Change in the airport bathroom if you chose the option to stow warm weather clothes in your carry on. Don’t worry, everyone does it!
If you chose the layering method you don’t technically have to change in the bathroom. You can just remove your over-layers and be on your way.
It’s also a good idea to have sunglasses, a hat, and maybe even some sunscreen at-the-ready. The Maui sun waits for no one!
Look Like a Natural
If you’re worried about looking out-of-place when you arrive, that’s normal!
As a general rule of thumb, keep it casual. Hawaiians like to wear loose pants or shorts, sports team shirts or jerseys, and sandals (which the locals call slippers, by the way). The t-shirt and shorts life is the norm here.
What Not to Wear
That said, here are some attire choices that immediately peg you as a tourist:
- Walking around with leis on.
- Neon or brightly colored “aloha” shirts from kitsch shops on the mainland.
- A camera slung around your neck or taking photos constantly.
- Matching “aloha” outfits with your partner or family.
- Wearing socks with sandals.
What to Do Instead
And here’s how you can blend in more:
- “Aloha” shirts are fine if in a more muted color scheme and less like a caricature.
- If you’re taking photos, treat it more as if photography is your hobby and remember to slow down and enjoy the views with your eyes and not through a screen.
- It’s sunny in Maui and nothing makes you stand out more as a tourist than a bad sunburn or tan lines.
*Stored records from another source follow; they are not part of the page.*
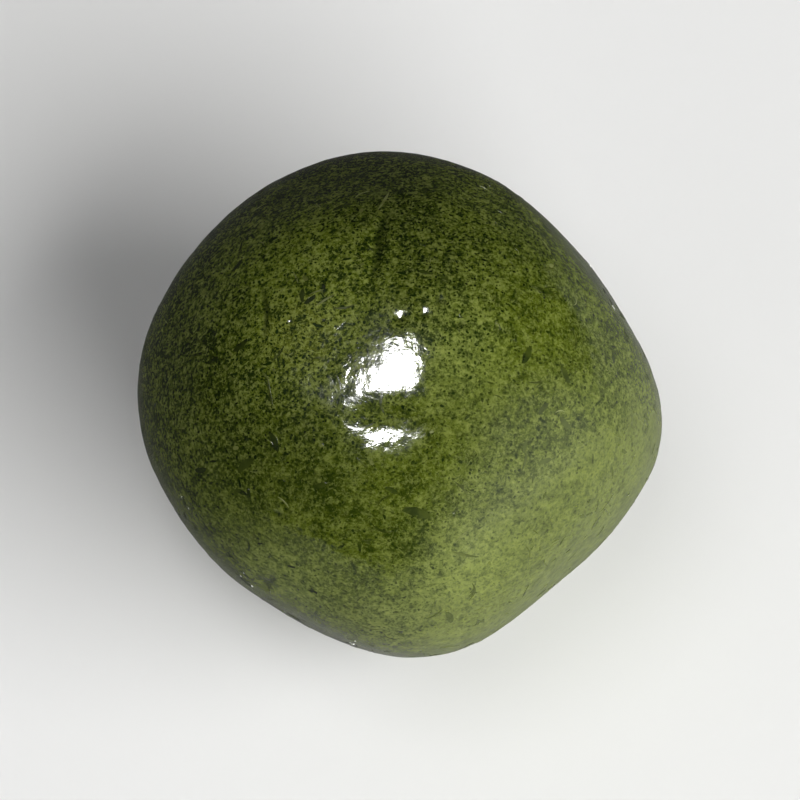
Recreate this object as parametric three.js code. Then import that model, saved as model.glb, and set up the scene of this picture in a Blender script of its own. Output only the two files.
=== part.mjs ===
// A green mochi rice cake: one ball of pounded rice dough with young leaves worked through it.
//
// The dough is rolled between two palms and set down while it is still soft. The ball keeps the
// broad flats where the palms pressed it, with corners left standing between them. It settles
// under its own weight, so it is wider than it is tall and stands on a small flat foot.
//
// Millimetres, +Z up. The origin is on the ground, under the middle of the ball. The broadest
// flat faces the front right, between -Y and +X. Every point of the skin is worked out from the
// direction in which it lies from the ball's middle, so the solid is one closed skin.

import * as THREE from 'three';
import { mergeVertices } from 'three/addons/utils/BufferGeometryUtils.js';

// ---------- driving dimensions ----------

const WIDTH = 48; // along X
const DEPTH = 47.2; // along Y
const HEIGHT = 42; // along Z, from the foot to the crown

// The dough before it is pressed: two half ellipsoids that share their widest ring.
const RING_RADIUS = 25;
const CROWN_ABOVE_RING = 23;
const BASE_BELOW_RING = 22.2;

// The foot cuts the base this far below the ring and turns up softly into the side.
const FOOT_BELOW_RING = 19.4;
const FOOT_TURN = 1.6;

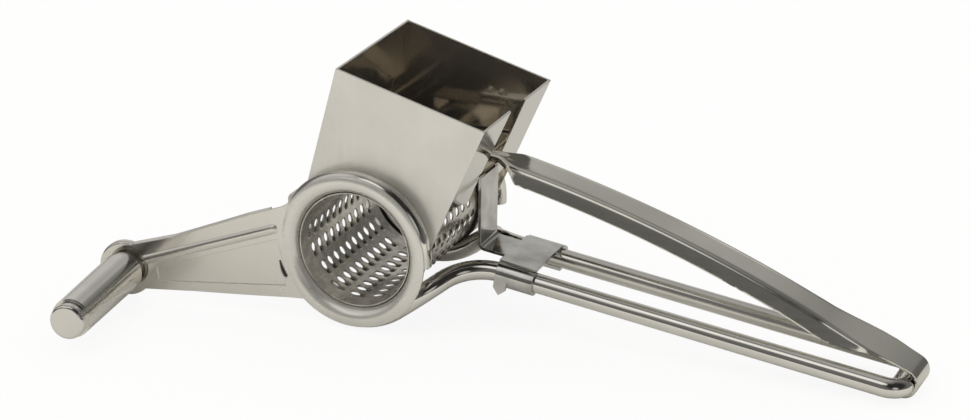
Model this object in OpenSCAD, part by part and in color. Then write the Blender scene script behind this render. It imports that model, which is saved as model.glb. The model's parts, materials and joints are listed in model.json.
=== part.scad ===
// Hand grater: a crank turns a toothed drum inside a wire frame, under a folded sheet hopper with a hinged pusher handle.
// Frame: origin under the middle of the whole object, on the table. X runs from crank to tail, Y to the back, Z up.

/* [Drum] */
// Outer diameter of the two smooth ends of the drum that turn in the wire loops
journal_d = 44.5; // [42:0.1:48]
// Wall of the rolled drum sheet
drum_sheet = 0.5; // [0.4:0.05:0.8]
// Rows of teeth round the drum
tooth_rows = 16; // [8:1:16]
// Teeth in one row
row_teeth = 10; // [5:1:10]
// Distance between teeth along a row
tooth_pitch = 4.93; // [4.9:0.01:5.1]

/* [Wire frame] */
// Diameter of the frame wire
wire_d = 7; // [6:0.1:8]
// Distance from the drum axis to the tail bar
tail_reach = 193.5; // [180:0.5:215]
// Distance between the centre lines of the two rails
rail_spacing = 24.4; // [23:0.1:30]
// Slope of the rails towards the tail, in degrees
rail_fall = 6.4; // [5.4:0.1:6.8]

/* [Hopper] */
// Outer depth of the hopper from front wall to back wall
hopper_depth = 59; // [55:0.5:66]
// Length of the mouth along its sloping rim
mouth_length = 58.1; // [56:0.1:62]
// Height of the mouth above the drum axis, square to the rim
mouth_height = 60.3; // [54:0.5:70]
// Lean of the whole hopper towards the tail, in degrees
hopper_lean = 14.3; // [12:0.1:16]
// Outward flare of the slotted wall, in degrees
flare = 8.75; // [7.5:0.05:10]
// Hopper sheet thickness
sheet = 0.8; // [0.6:0.05:1]

/* [Handle] */
// Width of the channel grip
grip_width = 15.4; // [14:0.1:17.1]
// Depth of the channel's side walls
grip_depth = 6; // [5:0.1:9]
// Width of the narrow neck that runs through the hopper slot
neck_width = 4.8; // [4.2:0.1:8]

/* [Crank] */
// Distance from the drum axis to the knob's spindle
crank_length = 88.2; // [78:0.2:104]
// Knob diameter
knob_d = 14.9; // [12:0.1:18]
// Knob length
knob_length = 53.6; // [40:0.2:70]

/* [Hidden] */
$fn = 96;
fine = 24;
wire_r = wire_d / 2;
journal_r = journal_d / 2;
run_gap = 0.05;
loop_r = journal_r + run_gap + wire_r;
weld_sink = 0.1;
loop_y = hopper_depth / 2 + wire_r - weld_sink;
base_drop = loop_r + wire_r;

grip_sheet = 1.1;
grip_round = 2;
grip_splay = 0.9;
lap = 0.05;
curl_gap = 0.08;
curl_in = wire_r + curl_gap;
curl_out = curl_in + grip_sheet;
tail_z = curl_out - base_drop;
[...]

Wear appropriate sun protection.
- In Europe, Speedos are welcomed. In Maui, not so much. Stick to board shorts.
Some clothing brands to consider that do a great job of embodying the true Hawaiian vibe are Tommy Bahama, Quicksilver, and Tori Richard. That doesn’t mean you need to go out and buy new things if you don’t want to. Use these brands as inspiration to choose from what you already have.
The most important thing to remember when trying to blend in with Maui locals is to embody the laid back spirit most of them carry. Slow down, enjoy life, and keep things casual.